* _Directions_: Extract each line containing the string "shown".
-- Start Extracted records --
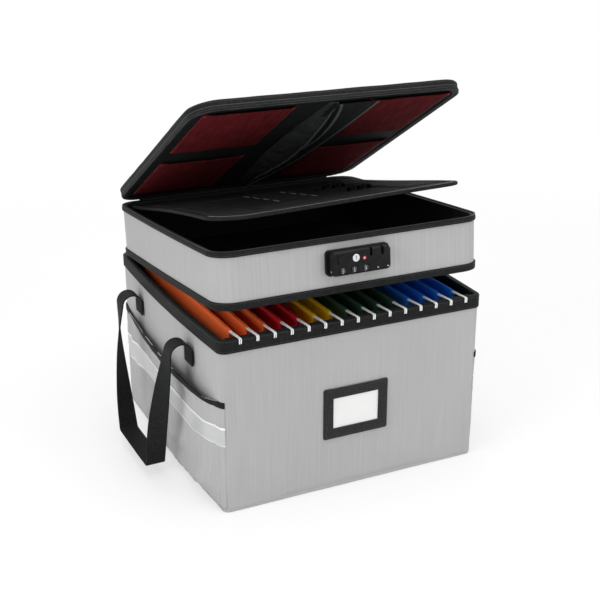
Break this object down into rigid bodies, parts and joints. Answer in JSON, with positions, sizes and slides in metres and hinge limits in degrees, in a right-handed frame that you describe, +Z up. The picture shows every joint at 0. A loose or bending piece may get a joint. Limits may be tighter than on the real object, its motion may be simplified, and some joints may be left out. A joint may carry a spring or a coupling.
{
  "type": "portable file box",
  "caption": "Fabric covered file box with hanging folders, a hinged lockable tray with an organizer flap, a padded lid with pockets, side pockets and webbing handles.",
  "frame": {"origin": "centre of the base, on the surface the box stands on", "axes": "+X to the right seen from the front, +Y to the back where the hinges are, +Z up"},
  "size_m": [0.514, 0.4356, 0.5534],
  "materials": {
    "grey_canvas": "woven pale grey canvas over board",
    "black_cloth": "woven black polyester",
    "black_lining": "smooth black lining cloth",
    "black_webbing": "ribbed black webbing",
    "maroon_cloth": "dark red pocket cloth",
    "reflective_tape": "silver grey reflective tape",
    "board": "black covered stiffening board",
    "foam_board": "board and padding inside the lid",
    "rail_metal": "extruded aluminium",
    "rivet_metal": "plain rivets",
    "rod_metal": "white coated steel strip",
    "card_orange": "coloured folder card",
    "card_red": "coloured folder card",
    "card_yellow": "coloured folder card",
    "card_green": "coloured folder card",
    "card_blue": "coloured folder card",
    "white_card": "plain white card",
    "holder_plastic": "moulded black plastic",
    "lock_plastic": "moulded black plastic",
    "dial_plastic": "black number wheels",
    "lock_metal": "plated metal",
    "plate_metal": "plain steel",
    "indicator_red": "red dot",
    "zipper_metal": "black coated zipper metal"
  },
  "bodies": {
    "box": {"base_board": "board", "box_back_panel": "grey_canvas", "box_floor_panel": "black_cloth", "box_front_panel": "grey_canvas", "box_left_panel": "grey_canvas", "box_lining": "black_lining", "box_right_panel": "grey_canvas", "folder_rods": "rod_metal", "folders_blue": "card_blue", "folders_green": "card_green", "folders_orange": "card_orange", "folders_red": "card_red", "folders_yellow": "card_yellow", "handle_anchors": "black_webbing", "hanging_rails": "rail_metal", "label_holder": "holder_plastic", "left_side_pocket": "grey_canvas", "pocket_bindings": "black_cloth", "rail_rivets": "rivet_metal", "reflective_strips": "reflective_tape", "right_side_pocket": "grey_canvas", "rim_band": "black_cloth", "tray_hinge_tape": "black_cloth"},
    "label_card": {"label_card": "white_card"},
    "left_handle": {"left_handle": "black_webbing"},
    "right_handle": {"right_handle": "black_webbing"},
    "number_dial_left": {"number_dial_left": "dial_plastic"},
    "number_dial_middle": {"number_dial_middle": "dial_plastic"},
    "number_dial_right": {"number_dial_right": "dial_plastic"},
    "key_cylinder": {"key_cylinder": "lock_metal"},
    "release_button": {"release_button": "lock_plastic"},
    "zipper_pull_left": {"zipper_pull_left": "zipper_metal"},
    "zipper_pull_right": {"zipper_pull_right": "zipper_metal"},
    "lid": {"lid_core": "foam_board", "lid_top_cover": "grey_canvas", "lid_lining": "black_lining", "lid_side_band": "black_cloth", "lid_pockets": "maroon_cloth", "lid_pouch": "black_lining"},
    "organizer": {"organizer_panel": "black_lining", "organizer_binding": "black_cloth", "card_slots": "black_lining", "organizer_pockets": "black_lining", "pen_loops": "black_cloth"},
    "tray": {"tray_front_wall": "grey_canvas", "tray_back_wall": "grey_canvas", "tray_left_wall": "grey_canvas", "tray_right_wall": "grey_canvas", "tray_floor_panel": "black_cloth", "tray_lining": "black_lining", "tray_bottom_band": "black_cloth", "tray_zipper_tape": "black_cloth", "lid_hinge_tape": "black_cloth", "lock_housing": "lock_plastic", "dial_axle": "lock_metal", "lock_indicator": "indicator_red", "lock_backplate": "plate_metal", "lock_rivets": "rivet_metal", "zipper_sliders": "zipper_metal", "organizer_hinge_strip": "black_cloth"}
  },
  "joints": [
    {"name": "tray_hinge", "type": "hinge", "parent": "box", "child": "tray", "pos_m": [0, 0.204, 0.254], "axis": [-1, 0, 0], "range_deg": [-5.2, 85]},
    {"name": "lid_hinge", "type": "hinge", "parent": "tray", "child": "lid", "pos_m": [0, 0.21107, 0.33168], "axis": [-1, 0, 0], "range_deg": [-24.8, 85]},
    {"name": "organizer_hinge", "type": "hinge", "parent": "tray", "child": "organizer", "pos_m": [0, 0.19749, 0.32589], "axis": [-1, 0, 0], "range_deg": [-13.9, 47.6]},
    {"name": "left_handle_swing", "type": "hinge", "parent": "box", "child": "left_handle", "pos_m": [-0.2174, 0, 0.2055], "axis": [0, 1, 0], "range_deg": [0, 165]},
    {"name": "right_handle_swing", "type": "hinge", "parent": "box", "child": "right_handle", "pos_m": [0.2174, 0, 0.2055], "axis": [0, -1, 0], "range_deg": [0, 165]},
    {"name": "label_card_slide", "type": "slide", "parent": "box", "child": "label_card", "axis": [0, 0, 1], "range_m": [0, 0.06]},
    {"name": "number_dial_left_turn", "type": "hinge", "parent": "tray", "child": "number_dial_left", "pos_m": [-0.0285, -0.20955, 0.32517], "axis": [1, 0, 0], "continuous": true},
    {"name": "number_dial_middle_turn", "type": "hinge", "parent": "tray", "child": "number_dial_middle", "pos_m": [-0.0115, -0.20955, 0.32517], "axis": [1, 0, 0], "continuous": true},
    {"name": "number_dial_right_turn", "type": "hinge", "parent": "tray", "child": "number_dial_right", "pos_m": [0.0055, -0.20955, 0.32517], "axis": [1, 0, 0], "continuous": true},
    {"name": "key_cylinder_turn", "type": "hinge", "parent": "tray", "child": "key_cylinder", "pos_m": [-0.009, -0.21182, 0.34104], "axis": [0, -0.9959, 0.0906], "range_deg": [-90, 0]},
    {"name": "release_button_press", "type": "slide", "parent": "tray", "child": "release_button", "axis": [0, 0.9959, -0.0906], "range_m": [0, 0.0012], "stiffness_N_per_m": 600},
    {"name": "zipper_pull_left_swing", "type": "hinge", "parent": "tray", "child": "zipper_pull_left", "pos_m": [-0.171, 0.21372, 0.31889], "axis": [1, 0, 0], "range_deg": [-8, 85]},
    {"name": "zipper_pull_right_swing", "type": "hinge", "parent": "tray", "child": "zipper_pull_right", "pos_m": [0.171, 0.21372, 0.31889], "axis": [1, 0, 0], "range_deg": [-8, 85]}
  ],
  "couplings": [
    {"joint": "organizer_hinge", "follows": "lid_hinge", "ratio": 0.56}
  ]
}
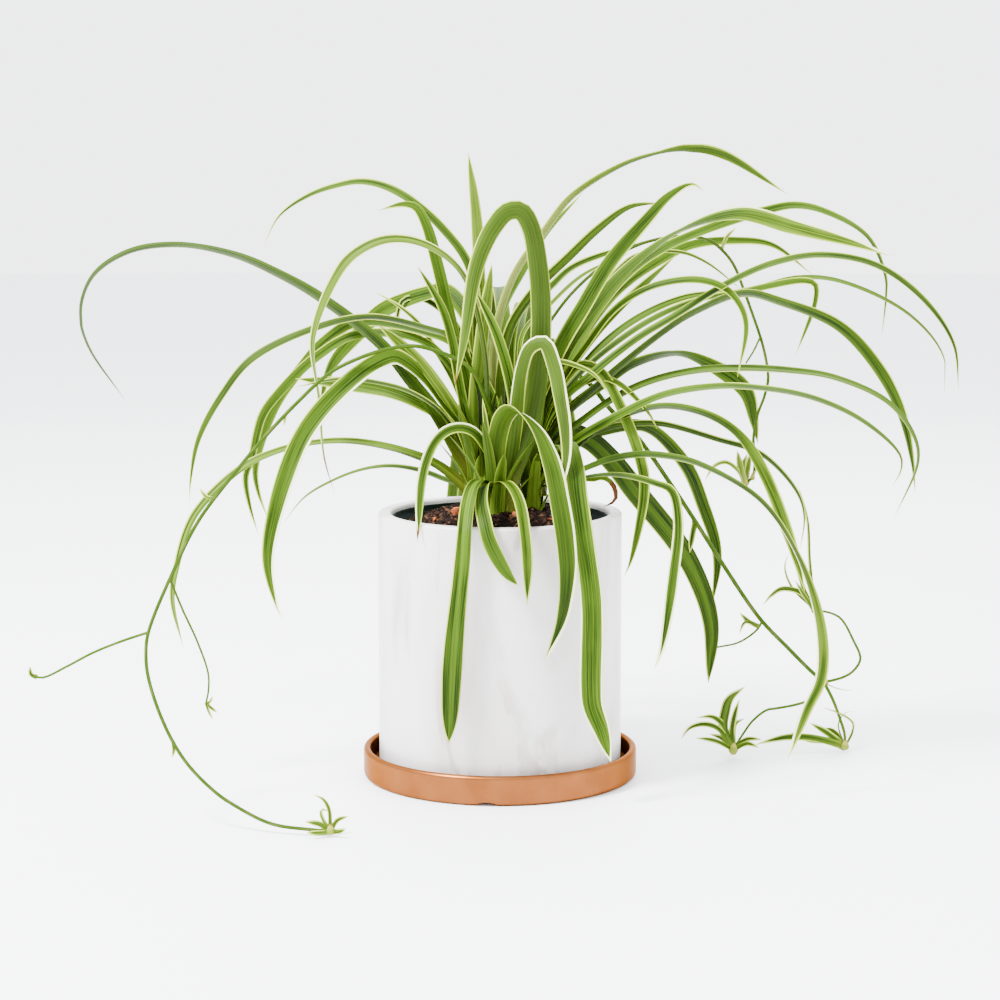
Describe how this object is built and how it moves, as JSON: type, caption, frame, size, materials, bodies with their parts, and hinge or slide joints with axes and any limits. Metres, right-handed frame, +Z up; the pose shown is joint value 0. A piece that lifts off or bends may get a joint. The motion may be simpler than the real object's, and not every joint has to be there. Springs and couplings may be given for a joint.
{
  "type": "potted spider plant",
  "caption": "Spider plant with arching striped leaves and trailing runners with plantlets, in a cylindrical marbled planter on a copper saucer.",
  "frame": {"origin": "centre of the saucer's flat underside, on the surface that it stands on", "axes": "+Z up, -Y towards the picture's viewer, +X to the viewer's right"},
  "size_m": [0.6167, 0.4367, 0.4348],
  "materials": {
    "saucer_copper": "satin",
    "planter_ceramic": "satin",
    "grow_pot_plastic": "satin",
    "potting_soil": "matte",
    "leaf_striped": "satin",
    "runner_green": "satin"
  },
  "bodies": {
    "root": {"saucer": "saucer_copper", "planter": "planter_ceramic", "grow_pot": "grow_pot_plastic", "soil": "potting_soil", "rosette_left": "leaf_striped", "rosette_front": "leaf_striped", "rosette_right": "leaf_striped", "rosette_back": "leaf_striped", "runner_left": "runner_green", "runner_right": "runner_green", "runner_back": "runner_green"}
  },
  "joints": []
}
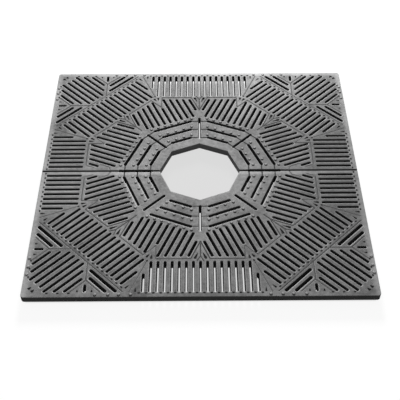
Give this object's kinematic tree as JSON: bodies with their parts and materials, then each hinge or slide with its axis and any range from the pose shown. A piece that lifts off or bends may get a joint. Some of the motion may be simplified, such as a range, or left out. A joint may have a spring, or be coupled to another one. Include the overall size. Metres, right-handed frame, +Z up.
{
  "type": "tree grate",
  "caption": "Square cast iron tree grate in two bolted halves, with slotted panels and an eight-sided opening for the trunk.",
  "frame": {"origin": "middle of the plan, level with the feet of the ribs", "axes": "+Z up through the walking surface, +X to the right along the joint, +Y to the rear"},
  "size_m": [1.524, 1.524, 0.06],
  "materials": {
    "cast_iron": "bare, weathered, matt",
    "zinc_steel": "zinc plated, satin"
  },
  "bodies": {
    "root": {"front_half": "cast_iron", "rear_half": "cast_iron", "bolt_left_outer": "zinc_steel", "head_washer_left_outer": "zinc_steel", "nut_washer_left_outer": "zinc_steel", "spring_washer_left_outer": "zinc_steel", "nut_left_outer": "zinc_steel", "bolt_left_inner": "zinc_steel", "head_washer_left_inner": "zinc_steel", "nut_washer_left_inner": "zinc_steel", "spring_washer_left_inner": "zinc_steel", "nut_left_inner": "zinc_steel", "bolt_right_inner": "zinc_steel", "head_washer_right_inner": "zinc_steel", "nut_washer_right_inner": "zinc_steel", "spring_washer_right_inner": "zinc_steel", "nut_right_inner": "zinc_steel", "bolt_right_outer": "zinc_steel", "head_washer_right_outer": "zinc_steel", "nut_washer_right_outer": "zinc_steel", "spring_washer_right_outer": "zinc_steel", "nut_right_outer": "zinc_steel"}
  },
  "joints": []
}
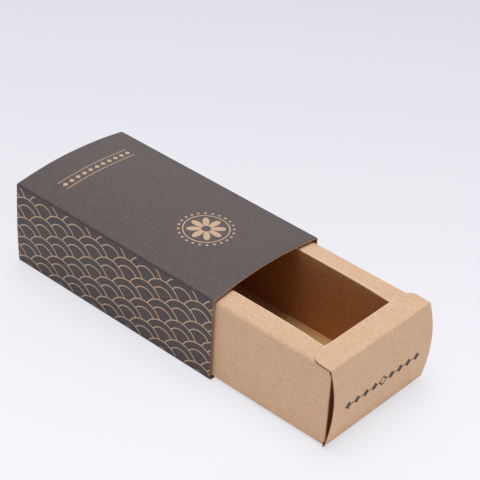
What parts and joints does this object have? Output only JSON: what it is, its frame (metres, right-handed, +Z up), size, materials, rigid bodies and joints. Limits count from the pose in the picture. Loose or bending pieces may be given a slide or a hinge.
-- End Extracted records --
* _Answer_:
Describe how this object is built and how it moves, as JSON: type, caption, frame, size, materials, bodies with their parts, and hinge or slide joints with axes and any limits. Metres, right-handed frame, +Z up; the pose shown is joint value 0. A piece that lifts off or bends may get a joint. The motion may be simpler than the real object's, and not every joint has to be there. Springs and couplings may be given for a joint.
Give this object's kinematic tree as JSON: bodies with their parts and materials, then each hinge or slide with its axis and any range from the pose shown. A piece that lifts off or bends may get a joint. Some of the motion may be simplified, such as a range, or left out. A joint may have a spring, or be coupled to another one. Include the overall size. Metres, right-handed frame, +Z up.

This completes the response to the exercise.